Henry's law constant of oxygen is `1.4 xx 10^(-3)` mol `"lit"^(-1) "atm"^(-1)` at 298 K. How much of oxygen is dissolved in 100 mL at 298 K when the partial pressure of oxygen is 0.5 atm?

To solve the problem, we will use Henry's Law, which states that the solubility (C) of a gas in a liquid is directly proportional to the partial pressure (P) of that gas above the liquid.

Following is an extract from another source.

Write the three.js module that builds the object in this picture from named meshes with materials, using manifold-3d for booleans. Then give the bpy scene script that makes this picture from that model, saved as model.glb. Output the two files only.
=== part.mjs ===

The relationship can be expressed mathematically as: \[ C = K_H \cdot P \] Where: - \( C \) = concentration of the gas in mol/L - \( K_H \) = Henry's law constant (given as \( 1.4 \times 10^{-3} \) mol/L·atm) - \( P \) = partial pressure of the gas (given as 0.5 atm) ### Step-by-Step Solution: 1. **Identify the values given:** - Henry's law constant (\( K_H \)) = \( 1.4 \times 10^{-3} \) mol/L·atm - Partial pressure of oxygen (\( P \)) = 0.5 atm 2. **Calculate the solubility of oxygen using Henry's Law:** \[ C = K_H \cdot P \] Substituting the values: \[ C = (1.4 \times 10^{-3} \, \text{mol/L·atm}) \cdot (0.5 \, \text{atm}) \] \[ C = 0.7 \times 10^{-3} \, \text{mol/L} \] 3. **Convert the concentration from mol/L to moles in 100 mL:** Since 100 mL is equal to 0.1 L, we can find the number of moles of oxygen dissolved in 100 mL: \[ \text{Moles of } O_2 = C \cdot \text{Volume} \] \[ \text{Moles of } O_2 = (0.7 \times 10^{-3} \, \text{mol/L}) \cdot (0.1 \, \text{L}) \] \[ \text{Moles of } O_2 = 0.7 \times 10^{-4} \, \text{mol} \] 4. **Calculate the mass of oxygen dissolved:** To find the mass, we need the molar mass of oxygen (\( O_2 \)), which is approximately 32 g/mol. \[ \text{Mass} = \text{Moles} \times \text{Molar Mass} \] \[ \text{Mass} = (0.7 \times 10^{-4} \, \text{mol}) \cdot (32 \, \text{g/mol}) \] \[ \text{Mass} = 2.24 \times 10^{-3} \, \text{g} \] 5. **Convert grams to milligrams:** Since 1 g = 1000 mg: \[ \text{Mass in mg} = 2.24 \times 10^{-3} \, \text{g} \times 1000 \, \text{mg/g} \] \[ \text{Mass in mg} = 2.24 \, \text{mg} \] ### Final Answer: The amount of oxygen dissolved in 100 mL at 298 K when the partial pressure of oxygen is 0.5 atm is **2.24 mg**.